Aktualności

Informacja

Strona znajduje się w archiwum.

Jazda po alkoholu była dla niego rozrywką

Data publikacji 23.02.2009

29-letni mężczyzna zmęczony ciągłym siedzeniem w domu i uczeniem się do egzaminów, postanowił rozerwać się. Jako formę relaksu wybrał przejażdżkę samochodem po mieście. Niestety zakończył ją pobytem w izbie wytrzeźwień. W chwili zatrzymania Michał Z. miał 2,5 promila alkoholu we krwi. Już stracił prawo jazdy, wkrótce czeka go sprawa w sądzie. Za jazdę w stanie nietrzeźwym odpowie również 35-letni Marcin B.

Kilkanaście minut po 20:00 bemowscy policjanci zostali wezwani na ulicę Powstańców Śląskich. Z informacji osoby zgłaszającej wynikało, że samochód osobowy wjechał na torowisko tramwajowe. Funkcjonariusze natychmiast pojechali pod wskazany adres. Na miejscu, obok torowiska, stała toyota i jego kierowca oraz pracownicy nadzoru komunikacji miejskiej. 

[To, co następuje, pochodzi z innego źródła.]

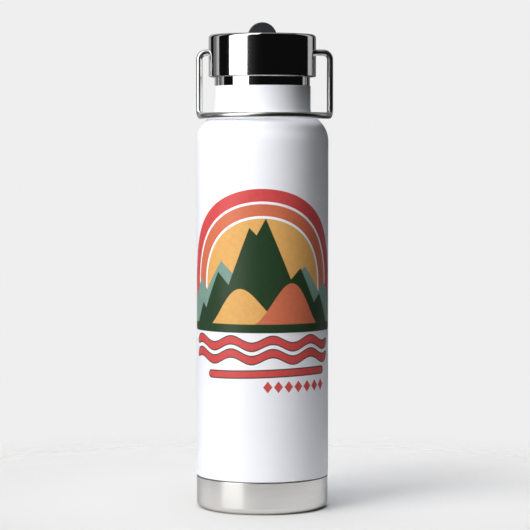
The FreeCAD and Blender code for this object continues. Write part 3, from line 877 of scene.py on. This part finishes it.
def studio_world():
    """Even pale background for the camera, and soft light cards round the object for the rest."""
    world = bpy.data.worlds.new("studio")
    bpy.context.scene.world = world
    world.use_nodes = True
    tree = world.node_tree
    tree.nodes.clear()

    def add(kind, inputs=None, **settings):
        made = tree.nodes.new(kind)
        for key, value in settings.items():
            setattr(made, key, value)
        for key, value in (inputs or {}).items():
            if isinstance(value, bpy.types.NodeSocket):
                tree.links.new(value, made.inputs[key])
            else:
                made.inputs[key].default_value = value
        return made

    def calc(operation, a, b=0.0):
        return add("ShaderNodeMath", {0: a, 1: b}, operation=operation).outputs[0]

    def step_up(value, low, high):
        return add("ShaderNodeMapRange", {"Value": value, "From Min": low, "From Max": high},
                   interpolation_type="SMOOTHSTEP").outputs[0]

    def band(value, low, high, soft):
        rise = step_up(value, low - soft, low + soft)
        fall = step_up(value, high - soft, high + soft)
        return calc("MULTIPLY", rise, calc("SUBTRACT", 1.0, fall))

    direction = add("ShaderNodeTexCoord").outputs["Generated"]
    parts = add("ShaderNodeSeparateXYZ", {0: direction})
    front = calc("MULTIPLY", parts.outputs[1], -1.0)
    azimuth = calc("MULTIPLY", calc("ARCTAN2", parts.outputs[0], front), 180 / math.pi)
    elevation = calc("MULTIPLY", calc("ARCSINE", parts.outputs[2]), 180 / math.pi)
    away = calc("ABSOLUTE", azimuth)

    level = band(elevation, -20.0, 50.0, 12.0)
    key_level = band(elevation, *KEY_HEIGHT, 3.0)
    key_card = calc("MULTIPLY", band(azimuth, *KEY_AZIMUTH, 0.8), key_level)
    spill_start = KEY_AZIMUTH[1]
    spill_fall = calc("POWER", add("ShaderNodeMapRange", {"Value": azimuth, "From Min": SPILL_END,
                                                          "From Max": spill_start}).outputs[0], 4.0)
    key_spill = calc("MULTIPLY", spill_fall, band(azimuth, spill_start, SPILL_END, 0.8))
    strip_right = calc("MULTIPLY", band(azimuth, *RIGHT_STRIP_AZIMUTH, 1.0),
                       band(elevation, -4.0, 50.0, 4.0))
    strip_left = calc("MULTIPLY", band(azimuth, *LEFT_STRIP_AZIMUTH, 0.8), level)
    strip_left = calc("MULTIPLY", strip_left, calc("ADD", step_up(azimuth, -121.0, -106.5), 0.32))
    edge_left = calc("MULTIPLY", calc("SUBTRACT", 1.0, step_up(azimuth, -150.0, -142.0)), level)
    edge_right = calc("MULTIPLY", step_up(azimuth, 146.0, 152.0), level)
    high_back = calc("MULTIPLY", step_up(away, 100.0, 130.0), band(elevation, 55.0, 84.0, 6.0))
    cards = [(key_spill, SPILL), (strip_right, RIGHT_STRIP), (strip_left, LEFT_STRIP),
             (edge_left, LEFT_EDGE), (edge_right, RIGHT_EDGE), (high_back, HIGH_BACK)]
    even = AMBIENT
    for mask, strength in cards:
        even = calc("ADD", even, calc("MULTIPLY", mask, strength))

    path = add("ShaderNodeLightPath")
    diffuse = path.outputs["Is Diffuse Ray"]
    mirrored = calc("SUBTRACT", 1.0, diffuse)
    overhead = calc("MULTIPLY", step_up(elevation, 66.0, 74.0), diffuse)
    fill = calc("MULTIPLY", calc("MULTIPLY", band(azimuth, *FILL_AZIMUTH, 3.0), key_level), diffuse)
    top_card = calc("MULTIPLY", band(azimuth, *TOP_CARD_AZIMUTH, 4.0), step_up(elevation, 58.0, 61.0))
    top_card = calc("MULTIPLY", top_card, mirrored)
    key = calc("MULTIPLY", key_card, calc("SUBTRACT", 1.0, calc("MULTIPLY", diffuse, KEY_DIFFUSE_CUT)))
    key = calc("ADD", key, calc("MULTIPLY", fill, FILL_SHARE))
    key = calc("ADD", key, calc("MULTIPLY", top_card, TOP_CARD_SHARE))

    def channel(key_strength, overhead_strength):
        lit = calc("ADD", even, calc("MULTIPLY", key, key_strength))
        return calc("ADD", lit, calc("MULTIPLY", overhead, overhead_strength))

    channels = {index: channel(*pair) for index, pair in enumerate(zip(KEY_RGB, OVERHEAD_RGB))}
    light = add("ShaderNodeCombineColor", channels).outputs[0]
    seen = add("ShaderNodeMix", {0: path.outputs["Is Camera Ray"], 6: light,
                                 7: (BACKGROUND, BACKGROUND, BACKGROUND, 1)}, data_type="RGBA")
    background = add("ShaderNodeBackground", {"Color": seen.outputs[2], "Strength": 1.0})
    add("ShaderNodeOutputWorld", {"Surface": background.outputs[0]})


def upper_light():
    """Soft light from the front left that falls mostly on the bottle's upper half."""
    distance = 0.45
    azimuth = math.radians(-36)
    lamp = bpy.data.lights.new("upper_light", "AREA")
    lamp.shape = "RECTANGLE"
    lamp.size = 0.20
    lamp.size_y = 0.20
    lamp.energy = 0.28
    lamp.spread = math.radians(70)
    placed = add_object("upper_light", lamp)
    placed.location = (distance * math.sin(azimuth), -distance * math.cos(azimuth), 0.36)
    aim = Vector((0, 0, 0.23)) - placed.location
    placed.rotation_euler = aim.to_track_quat("-Z", "Y").to_euler()
    placed.visible_glossy = False
    placed.visible_camera = False


def camera():
    """Long lens a little above the shoulder's height, looking slightly down."""
    distance = 1.302
    height = 0.2019
    aside = 1.5 * MM
    pitch = math.radians(2.98)
    lens = bpy.data.cameras.new("camera")
    lens.lens = 159.9
    lens.sensor_width = 36
    lens.clip_start = 0.01
    lens.clip_end = 20
    placed = add_object("camera", lens)
    placed.location = (aside, -distance, height)
    placed.rotation_euler = (math.radians(90) - pitch, 0, 0)
    bpy.context.scene.camera = placed


floor()
studio_world()
upper_light()
camera()
view = bpy.context.scene.view_settings
view.view_transform = "Standard"
view.look = "None"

Sprawca zagrożenia 29-letni Michał Z. tłumaczył policjantom, że nieznany samochód zajechał mu drogę, co spowodowało, że przejechał przez pas zieleni i wjechał na torowisko. Funkcjonariusze podczas rozmowy z mężczyzną poczuli od niego silną woń alkoholu. Po zbadaniu trzeźwości okazało się, że we krwi ma 2,5 promila. Nieodpowiedzialny kierowca próbował usprawiedliwić swoje zachowanie mówiąc, że chciał tylko rozerwać się po ciągłym siedzeniu w domu i uczeniu się do egzaminów. Już stracił prawo jazdy, a wkrótce czeka go sprawa w sądzie.
 
Do dwóch lat więzienia grozi również zatrzymanemu wczoraj na Bemowie 35-letniemu Marcinowi B. Mężczyzna jechał ulicą Powstańców Śląskich, a gdy zauważył zbliżający się radiowóz, gwałtownie skręcił na pobliski parking. Zachowanie kierowcy zwróciło uwagę funkcjonariuszy, którzy postanowili poznać powód jego zdenerwowania.
 
Podczas legitymowania okazało się, że Marcin B. ma w organizmie 0,76 promila alkoholu. Dzisiaj usłyszy zarzut kierowania pojazdem w stanie nietrzeźwym.